Perhaps it was due to the overwhelming sense of anticipation experienced by these Potato-goers—thoughts of a fresh, succulent plate of vegan nourishment trampling all other perception—or perhaps it was simply the wrong end of those few hungry minutes before lunch, but neither diner would humour me in my memoirs.
As The Link has kindly agreed to let me foist an odd array of gastronomic opinions upon their entire readership, I will instead take this opportunity to regale readers with my tale. Don’t worry, there might even be a point to it (but you’ll have to read to the end of the article to find that out).

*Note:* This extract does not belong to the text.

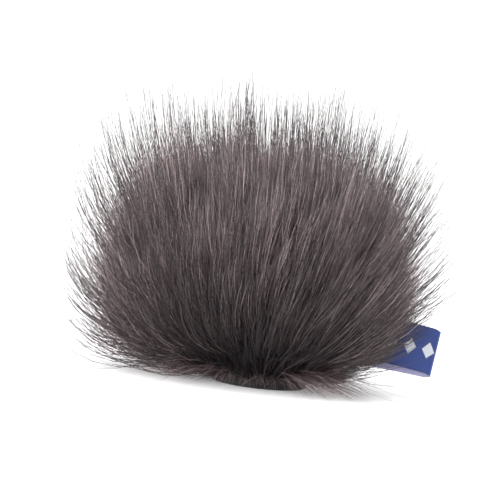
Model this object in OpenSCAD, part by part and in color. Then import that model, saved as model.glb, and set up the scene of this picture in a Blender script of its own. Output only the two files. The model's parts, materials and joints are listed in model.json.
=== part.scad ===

My first line-up at the People’s Potato is, in my mind, the first ever line-up in People’s Potato history (though my timeline might be off, or previous unpublicized servings may have occurred). It wasn’t so much of a lineup as a patchwork of aloof and—dare I say it—hippiesh individuals (of which I proudly counted myself) awkwardly eyeing up a small table on the seventh floor of the Hall Building.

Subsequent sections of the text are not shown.